WORK TO BE COMPLETED:
Locate the word "object" in the data below, then copy every line that holds it.

+ + + + +

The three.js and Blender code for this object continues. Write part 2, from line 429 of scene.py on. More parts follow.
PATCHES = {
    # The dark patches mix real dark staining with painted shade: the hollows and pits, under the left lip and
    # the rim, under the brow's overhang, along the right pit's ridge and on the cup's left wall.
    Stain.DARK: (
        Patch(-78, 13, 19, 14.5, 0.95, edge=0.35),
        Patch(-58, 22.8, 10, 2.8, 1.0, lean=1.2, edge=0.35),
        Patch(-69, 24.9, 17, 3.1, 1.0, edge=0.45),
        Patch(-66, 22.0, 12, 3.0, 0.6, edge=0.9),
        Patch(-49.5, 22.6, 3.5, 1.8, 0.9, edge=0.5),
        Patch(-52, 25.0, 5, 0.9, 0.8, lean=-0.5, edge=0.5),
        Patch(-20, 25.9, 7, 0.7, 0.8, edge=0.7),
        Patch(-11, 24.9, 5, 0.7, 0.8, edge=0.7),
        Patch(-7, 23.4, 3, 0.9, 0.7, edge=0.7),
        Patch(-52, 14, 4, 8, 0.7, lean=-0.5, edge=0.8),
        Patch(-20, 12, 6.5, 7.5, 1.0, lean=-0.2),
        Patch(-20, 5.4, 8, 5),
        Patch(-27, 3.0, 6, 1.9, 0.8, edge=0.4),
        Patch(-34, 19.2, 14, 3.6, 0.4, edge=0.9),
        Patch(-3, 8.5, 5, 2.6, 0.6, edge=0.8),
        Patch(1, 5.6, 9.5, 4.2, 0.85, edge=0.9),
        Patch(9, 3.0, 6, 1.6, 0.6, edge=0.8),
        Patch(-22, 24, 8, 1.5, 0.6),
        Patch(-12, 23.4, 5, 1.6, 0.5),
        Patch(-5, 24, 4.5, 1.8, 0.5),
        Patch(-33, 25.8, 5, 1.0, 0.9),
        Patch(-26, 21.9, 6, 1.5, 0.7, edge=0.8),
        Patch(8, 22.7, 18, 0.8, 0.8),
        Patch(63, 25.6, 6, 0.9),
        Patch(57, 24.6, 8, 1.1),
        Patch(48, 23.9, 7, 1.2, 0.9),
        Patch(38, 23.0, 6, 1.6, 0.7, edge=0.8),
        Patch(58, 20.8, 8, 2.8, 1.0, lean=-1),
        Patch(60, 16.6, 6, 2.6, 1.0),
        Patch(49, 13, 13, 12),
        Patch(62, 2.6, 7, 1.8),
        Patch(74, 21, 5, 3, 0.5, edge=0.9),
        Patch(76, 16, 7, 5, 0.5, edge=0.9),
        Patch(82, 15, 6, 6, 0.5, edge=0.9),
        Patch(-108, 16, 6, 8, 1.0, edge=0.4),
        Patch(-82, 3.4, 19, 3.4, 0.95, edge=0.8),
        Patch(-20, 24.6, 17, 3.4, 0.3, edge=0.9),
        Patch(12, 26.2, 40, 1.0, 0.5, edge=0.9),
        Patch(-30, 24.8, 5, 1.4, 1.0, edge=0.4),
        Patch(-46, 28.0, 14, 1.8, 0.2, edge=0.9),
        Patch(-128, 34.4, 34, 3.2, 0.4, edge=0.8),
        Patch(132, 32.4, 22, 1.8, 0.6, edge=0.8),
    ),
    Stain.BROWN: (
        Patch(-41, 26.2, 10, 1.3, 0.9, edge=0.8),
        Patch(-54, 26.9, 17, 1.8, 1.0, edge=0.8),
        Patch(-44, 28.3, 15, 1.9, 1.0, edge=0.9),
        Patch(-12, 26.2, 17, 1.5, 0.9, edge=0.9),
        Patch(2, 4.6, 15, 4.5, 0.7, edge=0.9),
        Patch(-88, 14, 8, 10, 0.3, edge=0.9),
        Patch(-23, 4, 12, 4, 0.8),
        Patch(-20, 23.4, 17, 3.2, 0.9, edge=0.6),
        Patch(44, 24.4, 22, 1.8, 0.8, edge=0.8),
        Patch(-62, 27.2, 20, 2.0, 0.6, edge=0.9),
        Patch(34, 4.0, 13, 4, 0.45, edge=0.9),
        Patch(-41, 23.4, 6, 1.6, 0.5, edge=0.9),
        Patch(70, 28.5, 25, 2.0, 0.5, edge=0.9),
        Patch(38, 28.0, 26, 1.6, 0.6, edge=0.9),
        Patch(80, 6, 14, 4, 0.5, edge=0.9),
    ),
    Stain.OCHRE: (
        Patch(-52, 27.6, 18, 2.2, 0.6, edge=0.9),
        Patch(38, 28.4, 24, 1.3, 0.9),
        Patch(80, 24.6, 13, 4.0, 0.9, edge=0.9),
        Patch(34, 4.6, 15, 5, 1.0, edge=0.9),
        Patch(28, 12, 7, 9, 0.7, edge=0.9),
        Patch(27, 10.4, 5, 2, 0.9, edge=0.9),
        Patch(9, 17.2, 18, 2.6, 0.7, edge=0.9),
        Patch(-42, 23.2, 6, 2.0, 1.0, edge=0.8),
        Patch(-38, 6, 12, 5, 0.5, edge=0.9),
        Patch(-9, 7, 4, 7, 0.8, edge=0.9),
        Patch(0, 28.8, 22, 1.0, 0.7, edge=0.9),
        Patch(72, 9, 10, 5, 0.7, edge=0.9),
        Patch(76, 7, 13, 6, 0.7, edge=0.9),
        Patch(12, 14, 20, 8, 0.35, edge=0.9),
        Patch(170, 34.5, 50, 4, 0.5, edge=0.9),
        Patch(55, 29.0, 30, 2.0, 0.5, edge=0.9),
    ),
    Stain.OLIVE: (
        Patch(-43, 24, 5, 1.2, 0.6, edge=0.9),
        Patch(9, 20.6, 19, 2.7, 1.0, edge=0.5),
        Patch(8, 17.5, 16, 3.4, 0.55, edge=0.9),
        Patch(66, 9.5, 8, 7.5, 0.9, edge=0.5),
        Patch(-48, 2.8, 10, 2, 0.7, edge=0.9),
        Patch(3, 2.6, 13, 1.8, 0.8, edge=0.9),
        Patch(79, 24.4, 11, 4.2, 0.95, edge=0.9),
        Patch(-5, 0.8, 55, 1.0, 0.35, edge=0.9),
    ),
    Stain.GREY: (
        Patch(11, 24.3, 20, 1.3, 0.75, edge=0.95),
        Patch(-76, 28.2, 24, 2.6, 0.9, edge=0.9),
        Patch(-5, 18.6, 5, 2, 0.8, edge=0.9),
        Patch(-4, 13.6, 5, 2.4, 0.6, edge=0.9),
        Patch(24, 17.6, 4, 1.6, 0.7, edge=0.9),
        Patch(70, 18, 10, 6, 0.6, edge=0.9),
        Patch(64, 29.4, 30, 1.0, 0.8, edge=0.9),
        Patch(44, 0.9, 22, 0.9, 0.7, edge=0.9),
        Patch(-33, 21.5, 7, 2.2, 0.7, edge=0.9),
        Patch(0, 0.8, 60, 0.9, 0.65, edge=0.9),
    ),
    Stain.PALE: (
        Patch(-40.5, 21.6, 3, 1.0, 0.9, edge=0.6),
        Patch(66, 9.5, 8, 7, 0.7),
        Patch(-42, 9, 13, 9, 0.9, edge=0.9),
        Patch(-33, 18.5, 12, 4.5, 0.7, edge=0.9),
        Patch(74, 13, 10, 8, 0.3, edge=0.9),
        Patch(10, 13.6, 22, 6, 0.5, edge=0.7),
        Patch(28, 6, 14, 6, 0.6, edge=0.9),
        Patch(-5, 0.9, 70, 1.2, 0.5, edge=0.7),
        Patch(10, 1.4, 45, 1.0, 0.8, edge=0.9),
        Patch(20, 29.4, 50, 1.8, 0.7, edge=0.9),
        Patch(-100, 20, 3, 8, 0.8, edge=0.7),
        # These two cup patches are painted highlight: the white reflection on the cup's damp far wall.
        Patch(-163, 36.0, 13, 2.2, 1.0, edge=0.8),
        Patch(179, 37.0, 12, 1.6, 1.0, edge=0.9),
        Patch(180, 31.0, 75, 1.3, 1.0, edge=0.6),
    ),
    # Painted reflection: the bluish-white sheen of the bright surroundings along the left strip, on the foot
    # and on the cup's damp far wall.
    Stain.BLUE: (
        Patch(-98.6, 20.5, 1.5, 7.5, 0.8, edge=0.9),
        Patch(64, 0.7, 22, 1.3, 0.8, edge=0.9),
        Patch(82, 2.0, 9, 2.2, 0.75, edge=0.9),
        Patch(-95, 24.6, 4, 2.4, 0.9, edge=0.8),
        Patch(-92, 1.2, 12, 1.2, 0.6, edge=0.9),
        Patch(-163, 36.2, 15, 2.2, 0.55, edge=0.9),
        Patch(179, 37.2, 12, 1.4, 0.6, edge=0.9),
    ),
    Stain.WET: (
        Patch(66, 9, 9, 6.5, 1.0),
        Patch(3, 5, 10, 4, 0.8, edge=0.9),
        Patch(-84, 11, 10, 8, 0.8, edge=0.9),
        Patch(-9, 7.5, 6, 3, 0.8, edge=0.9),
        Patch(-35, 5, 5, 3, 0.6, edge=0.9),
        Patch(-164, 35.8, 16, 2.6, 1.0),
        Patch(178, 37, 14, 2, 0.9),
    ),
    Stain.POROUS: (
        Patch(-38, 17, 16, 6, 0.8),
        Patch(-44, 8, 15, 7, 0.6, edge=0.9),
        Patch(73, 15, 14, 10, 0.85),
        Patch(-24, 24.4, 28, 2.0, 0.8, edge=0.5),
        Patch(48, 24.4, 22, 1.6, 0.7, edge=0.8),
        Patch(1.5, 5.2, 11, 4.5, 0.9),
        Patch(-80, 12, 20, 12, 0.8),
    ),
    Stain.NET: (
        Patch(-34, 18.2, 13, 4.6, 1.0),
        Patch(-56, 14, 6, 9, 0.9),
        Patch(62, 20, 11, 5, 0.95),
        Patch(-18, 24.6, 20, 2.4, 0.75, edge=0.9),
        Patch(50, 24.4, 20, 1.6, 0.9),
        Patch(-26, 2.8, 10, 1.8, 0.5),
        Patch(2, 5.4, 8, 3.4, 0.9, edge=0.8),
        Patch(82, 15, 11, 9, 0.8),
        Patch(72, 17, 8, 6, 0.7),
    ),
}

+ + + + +

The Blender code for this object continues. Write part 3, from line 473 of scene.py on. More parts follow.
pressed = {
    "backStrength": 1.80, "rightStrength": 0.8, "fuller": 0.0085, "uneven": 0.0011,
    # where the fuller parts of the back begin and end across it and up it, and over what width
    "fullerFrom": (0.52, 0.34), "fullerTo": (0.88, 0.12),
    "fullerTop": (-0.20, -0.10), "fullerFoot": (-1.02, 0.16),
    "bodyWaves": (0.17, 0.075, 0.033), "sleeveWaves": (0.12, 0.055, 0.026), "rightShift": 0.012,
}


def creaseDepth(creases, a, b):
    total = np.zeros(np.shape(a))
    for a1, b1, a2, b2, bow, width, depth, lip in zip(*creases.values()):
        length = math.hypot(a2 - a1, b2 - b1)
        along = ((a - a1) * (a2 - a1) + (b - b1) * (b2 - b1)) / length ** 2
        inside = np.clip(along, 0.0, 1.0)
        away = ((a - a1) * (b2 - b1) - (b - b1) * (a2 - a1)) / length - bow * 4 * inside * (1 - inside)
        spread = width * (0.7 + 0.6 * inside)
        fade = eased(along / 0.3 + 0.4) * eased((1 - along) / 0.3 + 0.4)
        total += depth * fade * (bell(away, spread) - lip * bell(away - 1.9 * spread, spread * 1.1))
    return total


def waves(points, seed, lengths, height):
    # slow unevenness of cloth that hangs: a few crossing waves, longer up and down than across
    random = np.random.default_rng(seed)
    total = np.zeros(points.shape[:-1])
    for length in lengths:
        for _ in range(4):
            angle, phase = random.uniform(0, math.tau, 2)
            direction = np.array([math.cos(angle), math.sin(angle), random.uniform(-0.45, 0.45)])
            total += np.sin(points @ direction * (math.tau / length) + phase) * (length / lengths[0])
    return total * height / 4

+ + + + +

WRITTEN RESPONSE:
The three.js and Blender code for this object continues. Write part 2, from line 429 of scene.py on. More parts follow.
The Blender code for this object continues. Write part 3, from line 473 of scene.py on. More parts follow.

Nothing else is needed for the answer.